The South Course will be a par 72 layout with six distinct sets of tee markers allowing golfers of all skill levels to play from different yardages. Alex Abbruzza, Head Golf Professional at Bayou Oaks at City Park, said about his first impressions of walking the golf course,

“I have been impressed with how the course is built for players of all abilities. The multitude of tee box options creates a course that can hold championship golf, while allowing us to provide fun, accessible golf for everyone.” 

Kyle Nagdeman, LGA Director of Member Services was part of the initial group with the LGA that came in mid-December to measure the South Course. After walking the golf course, Nagdeman said of the layout and the obstacles on the course,

“The front nine is shaped by the large natural trees that border some of the holes, but do not suffocate the landing zones for golfers.  The back-nine’s character is defined by the par 5, 11th and par 4, 16th holes. Each of these holes are influenced by the large ponds that hug the left side and play into the ‘risk-reward’ mentality of some golfers.”

The course will provide scratch golfers a stern test from the Championship tees, while giving beginning golfers or high handicappers a short, easily manageable golf course.

 

Bayou Oaks at City Park – South Course Approximate Tee Yardages

Gold – 7,302 yards

Black – 7,013 yards

Blue – 6,642 yards

White – 6,111 yards

Green – 5,522 yards

Red – 5,011 yards

USGA Course and Slope Ratings for the South Course will be made public upon its opening.  

Preparation for rating a new golf course is critical. In the summer of 2016, Brian Long, General Manager of Bayou Oaks at City Park, contacted the LGA to discuss beginning the process of getting the South Course measured and rated prior to its 2017 opening.  As mentioned above, the LGA measured the golf course in Mid-December using their GPS transponder unit. A course measurement is an extensive process of marking every tee marker, turning point, and green depth of each hole. Measurements are collected from the middle of the appropriate teeing grounds. Once the LGA collected the information, it was disseminated by equipment specific PC software that produced individual hole yardages and total yardages for each tee set. This information set the stage for the volunteer course rating team to return for the course and slope rating process on Wednesday, February 15th.

Prior to the rate, Nagdeman sent a reminder e-mail to his rating team that included a strategy for three 'mini' rating teams to rate a set of six (6) holes a piece. He also prepared USGA Form 1 documents prior to the rate for each ‘mini’ team to use in recording their measurements. Each tee on the South Course was rated for both the scratch and bogey golfers. The different measurements and analysis that the team factors in during course ratings are fairway width, green target dimensions, rough height and recoverability, bunker depths, proximity of bunkers near the green, and the role trees have in each hole. The course rating team also measures the distances of water hazards and out of bounds from the center of each landing zone. All of this information plays a role in the final course rating.
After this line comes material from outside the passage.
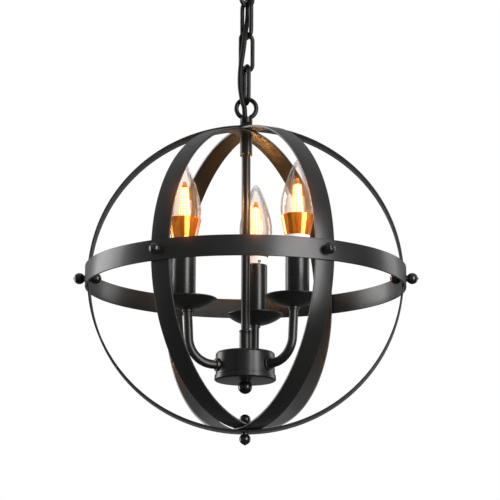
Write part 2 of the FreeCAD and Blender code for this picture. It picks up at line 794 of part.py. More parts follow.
def socket_bracket():
    # threaded ring on the pan's floor, a leg up its outer side, and the tab that carries the socket
    floor = pan_seat_z + pan_t
    tab_z = socket_foot_z - bracket_t
    ring_x = riser_x(floor + bracket_ring_h / 2)
    bore = arm_d + 2 * riser_clear
    ring = rod(bracket_ring_d, floor, floor + bracket_ring_h, ring_x)
    leg_x = ring_x + bore / 2
    leg = Part.makeBox(bracket_t, bracket_w, socket_foot_z - floor, Vector(leg_x, -bracket_w / 2, floor))
    tab = rod(bracket_tab_d, tab_z, socket_foot_z, candle_reach)
    bracket = ring.fuse(leg).fuse(tab).removeSplitter()
    return bracket.cut(rod(bore, floor - 1, floor + bracket_ring_h + 2, ring_x))


sleeve_edge = candle_reach - pan_reach + sleeve_d / 2        # pan centre to the sleeve's outermost edge
sleeve_foot_z = pan_centre_z - math.sqrt((pan_bowl_r - pan_t) ** 2 - sleeve_edge ** 2) + seat_gap


def candle_sleeve():
    low = pan_seat_z + pan_t + seat_gap
    tube = pipe(sleeve_d, sleeve_d - 2 * sleeve_t, low, sleeve_top_z, candle_reach)
    bowl = Part.makeSphere(pan_bowl_r - pan_t - seat_gap, Vector(pan_reach, 0, pan_centre_z))
    corner = Vector(candle_reach - sleeve_d, -sleeve_d, sleeve_foot_z)
    above = Part.makeBox(2 * sleeve_d, 2 * sleeve_d, sleeve_top_z - sleeve_foot_z + 1, corner)
    return tube.common(bowl.fuse(above))


def lamp_socket():
    top = sleeve_top_z - socket_sink
    floor = sleeve_top_z - base_l - contact_l
    shell_inner = base_d + 2 * bulb_gap
    shell_outer = shell_inner + 2 * socket_shell_t
    body = rod(socket_d, socket_foot_z, top, candle_reach)
    body = body.makeFillet(socket_edge_r, rims(body, top))
    body = body.cut(rod(shell_outer + 2 * strap_gap, floor, top + 1, candle_reach))
    shell = pipe(shell_outer, shell_inner, floor, top - socket_shell_sink, candle_reach)
    return group([body, shell])


# bulbs, drawn at the candle axis and turned to their places

def bulb_base():
    foot = sleeve_top_z + bulb_gap
    foot_r = collar_foot_d / 2
    collar = spin(outline([
        (0, foot), (foot_r - collar_edge, foot), (foot_r, foot + collar_edge),
        (collar_head_d / 2, collar_head_z), (0, collar_head_z)]))
    cap_foot = foot - base_l
    pitch_l = (base_l - 2 * base_plain_l) / base_crests
    crest_r, root_r = base_d / 2, base_d / 2 - base_crest_h
    crests = []
    for k in range(base_crests):
        low = cap_foot + base_plain_l + k * pitch_l
        crests += [(root_r, low), (crest_r, low + pitch_l / 3), (crest_r, low + 2 * pitch_l / 3)]
    cap = spin(outline([(0, cap_foot), (root_r - base_step, cap_foot)] + crests +
                       [(root_r, foot - base_plain_l), (root_r, foot), (0, foot)]))
    contact = rod(contact_d, cap_foot - contact_l, cap_foot)
    contact = contact.makeFillet(contact_l / 2, rims(contact, cap_foot - contact_l))
    return group([collar, cap, contact])


def bulb_heat_sink():
    foot_r, head_r = sink_foot_d / 2, sink_head_d / 2
    lid_foot = sink_head_z - sink_t
    return spin(outline([
        (foot_r - sink_t, collar_head_z), (foot_r, collar_head_z), (head_r, sink_head_z - sink_lip_h),
        (head_r - sink_lip_step, sink_head_z), (0, sink_head_z), (0, lid_foot),
        (head_r - sink_lip_step - sink_t, lid_foot)]))


def flame_profile(inset, tip_inset):
    # foot, sides and point of the flame, as a smooth outline from the foot up
    foot = Vector(glass_foot_d / 2 - inset, 0, sink_head_z)
    widths = [(flame_belly_d, flame_belly_h), (flame_side_d, flame_side_h),
              (flame_shoulder_d, flame_shoulder_h), (flame_neck_d, flame_neck_h),
              (flame_point_d, flame_point_h)]
    sides = [Vector(d / 2 - inset, 0, sink_head_z + h) for d, h in widths]
    tip = Vector(0, 0, sink_head_z + flame_tip_h - tip_inset)
    curve = Part.BSplineCurve()
    curve.interpolate(Points=[foot] + sides + [tip], InitialTangent=Vector(*flame_foot_tangent),
                      FinalTangent=Vector(*flame_tip_tangent))
    return curve.toShape(), foot, tip


def bulb_glass():
    outer, outer_foot, outer_tip = flame_profile(0, 0)
    inner, inner_foot, inner_tip = flame_profile(glass_t, glass_tip_t)
    return spin([outer, Part.makeLine(outer_tip, inner_tip), inner, Part.makeLine(inner_foot, outer_foot)])


def led_column():
    head = sink_head_z + led_h
    column = Part.makeCone(led_foot_d / 2, led_head_d / 2, led_h, Vector(0, 0, sink_head_z), up)
    cap = rod(led_cap_d, head, head + led_cap_h)
    cap = cap.makeFillet(led_cap_edge_r, rims(cap, head + led_cap_h))
    return group([column, cap])


def at_candle(shape):
    copy = shape.copy()
    copy.translate(Vector(candle_reach, 0, 0))
    return copy


def build():
    save(mounting_bar(), "mounting_bar")
    save(ceiling_nipple(), "ceiling_nipple")
    save(bar_locknuts(), "bar_locknuts")
    save(ground_screw(), "ground_screw")
    save(ceiling_canopy(), "ceiling_canopy")
    save(collar_nut(), "collar_nut")
    save(canopy_loop(), "canopy_loop")
    for number, (turn, z) in enumerate(zip(link_angles, link_zs), 1):
        save(chain_link(turn, z), "chain_link_%d" % number)
    for number, piece in enumerate(cord_pieces(), 1):
        save(piece, "supply_cord_%d" % number)
    save(fixture_loop(), "fixture_loop")
    save(equator_ring(), "equator_ring")
    for level in range(len(ring_angles)):
        save(vertical_ring(level), "vertical_ring_%d" % (level + 1))
    screws, nuts = ball_fasteners()
    save(screws, "ball_screws")
    save(nuts, "ball_nuts")
    save(stem_collar(), "stem_collar")
    save(stem_tube(), "stem_tube")
    save(stem_coupler(), "stem_coupler")
    save(threaded_nipples(), "threaded_nipples")
    save(hub_body(), "hub_body")
    save(hub_cover(), "hub_cover")
    save(hub_finial(), "hub_finial")
    save(hex_locknuts(), "hex_locknuts")
    save(hub_wire_nuts(), "hub_wire_nuts")

    singles = {"arm_tube": arm_tube, "drip_pan": drip_pan, "candle_sleeve": candle_sleeve,
               "lamp_socket": lamp_socket}
    bulbs = {"base": bulb_base, "heat_sink": bulb_heat_sink, "glass": bulb_glass, "led_column": led_column}
    grouped = {"arm_ferrules": arm_ferrule, "pan_nuts": pan_nut, "socket_brackets": socket_bracket,
               "arm_leads": arm_lead}
    turns = [arm_angle + k * 360.0 / arm_count for k in range(arm_count)]
    for name, make in singles.items():
        shape = lifted(make(), orb_z)
        for number, turn in enumerate(turns, 1):
            save(turned(shape, turn), "%s_%d" % (name, number))
    for name, make in bulbs.items():
        shape = lifted(at_candle(make()), orb_z)
        for number, turn in enumerate(turns, 1):
            save(turned(shape, turn), "bulb_%d_%s" % (number, name))
    for name, make in grouped.items():
        shape = lifted(make(), orb_z)
        save(group([turned(shape, turn) for turn in turns]), name)


print("orb centre", round(orb_z, 3), "links", [round(z, 3) for z in link_zs])
build()
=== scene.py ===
import json
import math

import bmesh
import bpy
from mathutils import Matrix, Vector

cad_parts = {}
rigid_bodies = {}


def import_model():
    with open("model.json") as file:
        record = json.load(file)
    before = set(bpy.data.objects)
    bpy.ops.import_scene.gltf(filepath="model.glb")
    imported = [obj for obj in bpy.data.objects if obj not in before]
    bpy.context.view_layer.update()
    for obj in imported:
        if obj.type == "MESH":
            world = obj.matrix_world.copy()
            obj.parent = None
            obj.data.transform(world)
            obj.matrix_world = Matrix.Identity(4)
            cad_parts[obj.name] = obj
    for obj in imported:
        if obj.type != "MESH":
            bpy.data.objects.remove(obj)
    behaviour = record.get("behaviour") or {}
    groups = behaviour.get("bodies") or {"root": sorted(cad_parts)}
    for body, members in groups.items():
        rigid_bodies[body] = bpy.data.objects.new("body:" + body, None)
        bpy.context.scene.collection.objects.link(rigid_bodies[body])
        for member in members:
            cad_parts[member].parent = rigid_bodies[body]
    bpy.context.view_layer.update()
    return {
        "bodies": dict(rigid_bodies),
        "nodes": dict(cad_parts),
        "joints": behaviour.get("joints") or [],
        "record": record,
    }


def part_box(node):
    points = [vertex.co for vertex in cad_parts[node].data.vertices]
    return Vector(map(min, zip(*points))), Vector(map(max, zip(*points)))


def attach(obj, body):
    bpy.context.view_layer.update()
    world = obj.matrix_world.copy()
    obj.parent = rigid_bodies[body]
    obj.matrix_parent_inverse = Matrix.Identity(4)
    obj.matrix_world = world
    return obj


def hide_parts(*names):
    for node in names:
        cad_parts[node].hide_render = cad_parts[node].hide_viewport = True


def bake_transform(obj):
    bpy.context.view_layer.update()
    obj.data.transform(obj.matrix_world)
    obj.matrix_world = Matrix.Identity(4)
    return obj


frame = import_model()
nodes = frame["nodes"]
mm = 0.001
fullTurn = 2 * math.pi


def mid(box):
    return (box[0] + box[1]) / 2


orb = mid(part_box("equator_ring"))          # centre of the cage
orbZ = orb.z / mm
print("frame loaded,", len(nodes), "nodes, orb centre", [round(c, 4) for c in orb])


def linked(name, data):
    made = bpy.data.objects.new(name, data)
    bpy.context.scene.collection.objects.link(made)
    return made


def direction(azimuth, elevation):
    # azimuth 0 is the camera's side, positive to its right
    a, e = math.radians(azimuth), math.radians(elevation)
    return Vector((math.sin(a) * math.cos(e), -math.cos(a) * math.cos(e), math.sin(e)))


# camera, where the photographer stood: a little below the cage, far off

photographer = {"azimuth": 1.304, "elevation": -11.54, "distance": 2.9899, "lens": 203.3,
                "sensor": 36.0, "near": 0.1, "far": 60, "roll": 0.247,
                "orbAcross": -0.00155, "orbBelow": 0.010126}


def makeCamera():
    back = direction(photographer["azimuth"], photographer["elevation"])
    right = (-back).cross(Vector((0, 0, 1))).normalized()
    above = right.cross(-back)
    roll = math.radians(photographer["roll"])
    right, above = (right * math.cos(roll) + above * math.sin(roll),
                    above * math.cos(roll) - right * math.sin(roll))
    # the orb's centre lies a little left of and below the middle of the picture
    ahead = (-back - right * photographer["orbAcross"]
             + above * photographer["orbBelow"]).normalized()
    right = ahead.cross(above).normalized()
    above = right.cross(ahead)
    data = bpy.data.cameras.new("photographer")
    data.lens = photographer["lens"]
    data.sensor_width = photographer["sensor"]
    data.clip_start, data.clip_end = photographer["near"], photographer["far"]
    camera = linked("photographer", data)
    matrix = Matrix((right, above, -ahead)).transposed().to_4x4()
    matrix.translation = orb + back * photographer["distance"]
    camera.matrix_world = matrix
    bpy.context.scene.camera = camera


makeCamera()
print("camera placed")


# nodes, for the finishes, the surroundings and the lens

class Wire:
    # one output of a node; sums on it add Math nodes

    def __init__(self, tree, socket):
        self.tree = tree
        self.socket = socket

    def maths(self, operation, first, second):
        return self.tree.add("ShaderNodeMath", {"operation": operation}, {0: first, 1: second})

    def __add__(self, other):
        return self.maths("ADD", self, other)

    def __radd__(self, other):
        return self.maths("ADD", other, self)

    def __sub__(self, other):
        return self.maths("SUBTRACT", self, other)

    def __rsub__(self, other):
        return self.maths("SUBTRACT", other, self)

    def __mul__(self, other):
        return self.maths("MULTIPLY", self, other)

    def __rmul__(self, other):
        return self.maths("MULTIPLY", other, self)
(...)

On the day of the rate, the team assembled in the North Course Clubhouse, received their Form 1s, and split off to begin rating. The normal duration of a USGA Course Rating is about four hours for an 18-hole facility, but due to the number of tees and varying landing zones, the Bayou Oaks at City Park-South Course took even longer. Once the ‘mini’ rating teams returned to the clubhouse, they used the measurement information and the USGA Course Rating guide to assign a number to each Obstacle Stroke Value section on the Form 1. Those forms were submitted to Nagdeman who then entered the information into the USGA Course Rating software. This is a process that once took days to calculate the USGA Course Rating based on the provided formulas, but it has become a seamless process because course and slope rating calculation is done automatically now. It took several hours to input data for every set of tees on the South Course. The USGA Course and Slope Rating numbers, once finalized, were sent to the facility personnel at Bayou Oaks for use on their course scorecards. Also, the handicap tables were printed for golfers' use and distributed to the facility. The South Course at Bayou Oaks at City Park will be re-rated again in five years and every ten years after that, per USGA and LGA policy.

The Louisiana Golf Association would like to thank its course rating volunteers who gave their time to be a part of the South Course rating. These individuals volunteer for the LGA and travel across South Louisiana several times each year to help the LGA rate golf courses. There is an identical group of volunteers who aid in the same process for courses in the northern half of the state.  If you have any desire in learning more about USGA Course Rating and/or becoming an LGA Course Rating volunteer, please visit LGAGOLF.ORG/VOLUNTEER.

The LGA looks forward to the grand opening of the South Course in late April and is thankful for the Bayou District Foundation / Bayou Oaks at City Park’s desire to give back to the game and willingness to host this year’s LGA Mid-Amateur on the South Course, August 4th-6th. The South Course will also host the 2018 LGA Net Amateur, 2019 LGA Junior Amateur and U.S. Amateur Qualifier, and 101st LGA Amateur Championship in 2020.